[Instructions for the task]: Please write out the complete listing that follows, exactly as it reads.

** start of Data segment **

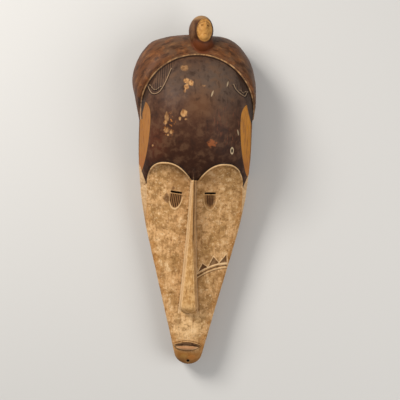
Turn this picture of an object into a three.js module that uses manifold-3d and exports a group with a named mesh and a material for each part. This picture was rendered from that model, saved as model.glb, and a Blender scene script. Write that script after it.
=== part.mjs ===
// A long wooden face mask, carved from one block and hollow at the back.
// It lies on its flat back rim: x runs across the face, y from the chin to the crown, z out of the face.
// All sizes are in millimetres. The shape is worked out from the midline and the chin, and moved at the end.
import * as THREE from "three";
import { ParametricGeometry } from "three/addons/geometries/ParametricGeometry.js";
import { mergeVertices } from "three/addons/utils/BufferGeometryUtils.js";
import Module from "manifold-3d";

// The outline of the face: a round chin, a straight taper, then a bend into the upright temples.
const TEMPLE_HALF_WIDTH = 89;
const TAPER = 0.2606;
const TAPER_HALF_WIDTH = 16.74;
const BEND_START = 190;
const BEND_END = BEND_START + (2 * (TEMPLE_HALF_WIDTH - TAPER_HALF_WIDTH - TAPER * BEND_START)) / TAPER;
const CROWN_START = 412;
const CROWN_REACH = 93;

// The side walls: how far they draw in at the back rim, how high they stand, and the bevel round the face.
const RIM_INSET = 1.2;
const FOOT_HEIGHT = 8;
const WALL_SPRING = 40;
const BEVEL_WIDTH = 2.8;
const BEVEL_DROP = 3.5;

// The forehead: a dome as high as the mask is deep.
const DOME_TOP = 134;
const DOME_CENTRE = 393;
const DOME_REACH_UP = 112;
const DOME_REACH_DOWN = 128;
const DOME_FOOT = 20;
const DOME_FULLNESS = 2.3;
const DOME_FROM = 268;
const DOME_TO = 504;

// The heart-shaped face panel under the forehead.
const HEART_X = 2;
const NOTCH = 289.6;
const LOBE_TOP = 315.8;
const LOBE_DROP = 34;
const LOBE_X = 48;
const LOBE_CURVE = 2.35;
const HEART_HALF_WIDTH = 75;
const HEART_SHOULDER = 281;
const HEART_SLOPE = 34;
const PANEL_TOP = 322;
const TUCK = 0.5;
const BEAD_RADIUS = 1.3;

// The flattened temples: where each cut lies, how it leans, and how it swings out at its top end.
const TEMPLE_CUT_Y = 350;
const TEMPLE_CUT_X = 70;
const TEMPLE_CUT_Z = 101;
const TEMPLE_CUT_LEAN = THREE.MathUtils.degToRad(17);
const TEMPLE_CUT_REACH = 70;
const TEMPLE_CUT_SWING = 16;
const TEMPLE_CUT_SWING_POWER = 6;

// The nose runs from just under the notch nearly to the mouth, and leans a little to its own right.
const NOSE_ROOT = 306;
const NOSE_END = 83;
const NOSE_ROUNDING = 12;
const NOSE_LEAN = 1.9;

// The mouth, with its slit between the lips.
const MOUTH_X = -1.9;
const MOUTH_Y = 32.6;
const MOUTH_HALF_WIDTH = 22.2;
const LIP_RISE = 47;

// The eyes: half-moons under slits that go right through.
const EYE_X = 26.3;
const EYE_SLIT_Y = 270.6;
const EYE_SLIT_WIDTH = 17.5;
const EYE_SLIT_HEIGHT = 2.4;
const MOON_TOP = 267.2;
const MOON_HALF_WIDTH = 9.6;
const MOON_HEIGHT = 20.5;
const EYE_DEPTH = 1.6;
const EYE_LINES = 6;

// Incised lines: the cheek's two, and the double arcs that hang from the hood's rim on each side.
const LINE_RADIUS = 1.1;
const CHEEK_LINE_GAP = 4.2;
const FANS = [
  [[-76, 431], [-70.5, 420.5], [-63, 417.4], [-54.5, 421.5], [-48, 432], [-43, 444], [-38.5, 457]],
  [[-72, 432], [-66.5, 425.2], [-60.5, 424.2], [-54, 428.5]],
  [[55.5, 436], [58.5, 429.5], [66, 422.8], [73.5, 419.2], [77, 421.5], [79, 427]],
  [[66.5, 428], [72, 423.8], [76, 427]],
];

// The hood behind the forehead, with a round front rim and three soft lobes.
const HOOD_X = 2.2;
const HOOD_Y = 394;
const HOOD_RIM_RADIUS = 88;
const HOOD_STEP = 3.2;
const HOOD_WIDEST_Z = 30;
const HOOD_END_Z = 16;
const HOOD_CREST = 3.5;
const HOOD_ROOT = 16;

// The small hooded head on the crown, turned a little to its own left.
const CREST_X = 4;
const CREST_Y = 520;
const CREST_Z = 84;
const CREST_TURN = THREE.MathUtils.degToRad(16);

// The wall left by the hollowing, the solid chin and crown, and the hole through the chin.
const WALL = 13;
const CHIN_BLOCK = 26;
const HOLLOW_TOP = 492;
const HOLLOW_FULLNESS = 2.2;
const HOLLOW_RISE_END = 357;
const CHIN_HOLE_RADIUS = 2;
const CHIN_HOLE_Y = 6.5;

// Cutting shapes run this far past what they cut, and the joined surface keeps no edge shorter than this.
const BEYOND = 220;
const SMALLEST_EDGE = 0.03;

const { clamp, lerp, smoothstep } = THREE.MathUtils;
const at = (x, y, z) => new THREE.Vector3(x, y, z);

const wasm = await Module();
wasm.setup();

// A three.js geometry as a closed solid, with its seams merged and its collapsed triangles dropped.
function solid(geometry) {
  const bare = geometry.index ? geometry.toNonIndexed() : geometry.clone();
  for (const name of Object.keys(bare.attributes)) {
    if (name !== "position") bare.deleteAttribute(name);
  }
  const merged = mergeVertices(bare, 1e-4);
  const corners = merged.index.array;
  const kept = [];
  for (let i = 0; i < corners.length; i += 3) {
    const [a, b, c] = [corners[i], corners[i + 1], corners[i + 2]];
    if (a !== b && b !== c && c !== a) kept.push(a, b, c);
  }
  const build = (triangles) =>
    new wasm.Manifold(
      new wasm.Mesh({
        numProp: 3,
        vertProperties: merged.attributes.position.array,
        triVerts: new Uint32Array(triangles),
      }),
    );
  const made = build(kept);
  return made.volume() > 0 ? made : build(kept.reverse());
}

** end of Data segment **

[Task solution]:
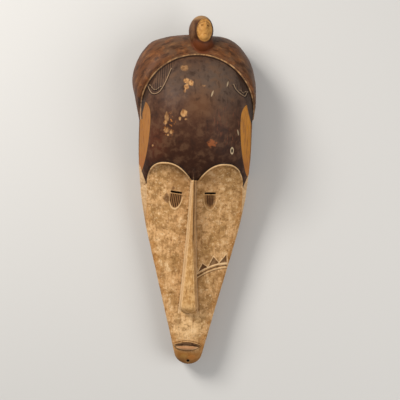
Turn this picture of an object into a three.js module that uses manifold-3d and exports a group with a named mesh and a material for each part. This picture was rendered from that model, saved as model.glb, and a Blender scene script. Write that script after it.
=== part.mjs ===
// A long wooden face mask, carved from one block and hollow at the back.
// It lies on its flat back rim: x runs across the face, y from the chin to the crown, z out of the face.
// All sizes are in millimetres. The shape is worked out from the midline and the chin, and moved at the end.
import * as THREE from "three";
import { ParametricGeometry } from "three/addons/geometries/ParametricGeometry.js";
import { mergeVertices } from "three/addons/utils/BufferGeometryUtils.js";
import Module from "manifold-3d";

// The outline of the face: a round chin, a straight taper, then a bend into the upright temples.
const TEMPLE_HALF_WIDTH = 89;
const TAPER = 0.2606;
const TAPER_HALF_WIDTH = 16.74;
const BEND_START = 190;
const BEND_END = BEND_START + (2 * (TEMPLE_HALF_WIDTH - TAPER_HALF_WIDTH - TAPER * BEND_START)) / TAPER;
const CROWN_START = 412;
const CROWN_REACH = 93;

// The side walls: how far they draw in at the back rim, how high they stand, and the bevel round the face.
const RIM_INSET = 1.2;
const FOOT_HEIGHT = 8;
const WALL_SPRING = 40;
const BEVEL_WIDTH = 2.8;
const BEVEL_DROP = 3.5;

// The forehead: a dome as high as the mask is deep.
const DOME_TOP = 134;
const DOME_CENTRE = 393;
const DOME_REACH_UP = 112;
const DOME_REACH_DOWN = 128;
const DOME_FOOT = 20;
const DOME_FULLNESS = 2.3;
const DOME_FROM = 268;
const DOME_TO = 504;

// The heart-shaped face panel under the forehead.
const HEART_X = 2;
const NOTCH = 289.6;
const LOBE_TOP = 315.8;
const LOBE_DROP = 34;
const LOBE_X = 48;
const LOBE_CURVE = 2.35;
const HEART_HALF_WIDTH = 75;
const HEART_SHOULDER = 281;
const HEART_SLOPE = 34;
const PANEL_TOP = 322;
const TUCK = 0.5;
const BEAD_RADIUS = 1.3;

// The flattened temples: where each cut lies, how it leans, and how it swings out at its top end.
const TEMPLE_CUT_Y = 350;
const TEMPLE_CUT_X = 70;
const TEMPLE_CUT_Z = 101;
const TEMPLE_CUT_LEAN = THREE.MathUtils.degToRad(17);
const TEMPLE_CUT_REACH = 70;
const TEMPLE_CUT_SWING = 16;
const TEMPLE_CUT_SWING_POWER = 6;

// The nose runs from just under the notch nearly to the mouth, and leans a little to its own right.
const NOSE_ROOT = 306;
const NOSE_END = 83;
const NOSE_ROUNDING = 12;
const NOSE_LEAN = 1.9;

// The mouth, with its slit between the lips.
const MOUTH_X = -1.9;
const MOUTH_Y = 32.6;
const MOUTH_HALF_WIDTH = 22.2;
const LIP_RISE = 47;

// The eyes: half-moons under slits that go right through.
const EYE_X = 26.3;
const EYE_SLIT_Y = 270.6;
const EYE_SLIT_WIDTH = 17.5;
const EYE_SLIT_HEIGHT = 2.4;
const MOON_TOP = 267.2;
const MOON_HALF_WIDTH = 9.6;
const MOON_HEIGHT = 20.5;
const EYE_DEPTH = 1.6;
const EYE_LINES = 6;

// Incised lines: the cheek's two, and the double arcs that hang from the hood's rim on each side.
const LINE_RADIUS = 1.1;
const CHEEK_LINE_GAP = 4.2;
const FANS = [
  [[-76, 431], [-70.5, 420.5], [-63, 417.4], [-54.5, 421.5], [-48, 432], [-43, 444], [-38.5, 457]],
  [[-72, 432], [-66.5, 425.2], [-60.5, 424.2], [-54, 428.5]],
  [[55.5, 436], [58.5, 429.5], [66, 422.8], [73.5, 419.2], [77, 421.5], [79, 427]],
  [[66.5, 428], [72, 423.8], [76, 427]],
];

// The hood behind the forehead, with a round front rim and three soft lobes.
const HOOD_X = 2.2;
const HOOD_Y = 394;
const HOOD_RIM_RADIUS = 88;
const HOOD_STEP = 3.2;
const HOOD_WIDEST_Z = 30;
const HOOD_END_Z = 16;
const HOOD_CREST = 3.5;
const HOOD_ROOT = 16;

// The small hooded head on the crown, turned a little to its own left.
const CREST_X = 4;
const CREST_Y = 520;
const CREST_Z = 84;
const CREST_TURN = THREE.MathUtils.degToRad(16);

// The wall left by the hollowing, the solid chin and crown, and the hole through the chin.
const WALL = 13;
const CHIN_BLOCK = 26;
const HOLLOW_TOP = 492;
const HOLLOW_FULLNESS = 2.2;
const HOLLOW_RISE_END = 357;
const CHIN_HOLE_RADIUS = 2;
const CHIN_HOLE_Y = 6.5;

// Cutting shapes run this far past what they cut, and the joined surface keeps no edge shorter than this.
const BEYOND = 220;
const SMALLEST_EDGE = 0.03;

const { clamp, lerp, smoothstep } = THREE.MathUtils;
const at = (x, y, z) => new THREE.Vector3(x, y, z);

const wasm = await Module();
wasm.setup();

// A three.js geometry as a closed solid, with its seams merged and its collapsed triangles dropped.
function solid(geometry) {
  const bare = geometry.index ? geometry.toNonIndexed() : geometry.clone();
  for (const name of Object.keys(bare.attributes)) {
    if (name !== "position") bare.deleteAttribute(name);
  }
  const merged = mergeVertices(bare, 1e-4);
  const corners = merged.index.array;
  const kept = [];
  for (let i = 0; i < corners.length; i += 3) {
    const [a, b, c] = [corners[i], corners[i + 1], corners[i + 2]];
    if (a !== b && b !== c && c !== a) kept.push(a, b, c);
  }
  const build = (triangles) =>
    new wasm.Manifold(
      new wasm.Mesh({
        numProp: 3,
        vertProperties: merged.attributes.position.array,
        triVerts: new Uint32Array(triangles),
      }),
    );
  const made = build(kept);
  return made.volume() > 0 ? made : build(kept.reverse());
}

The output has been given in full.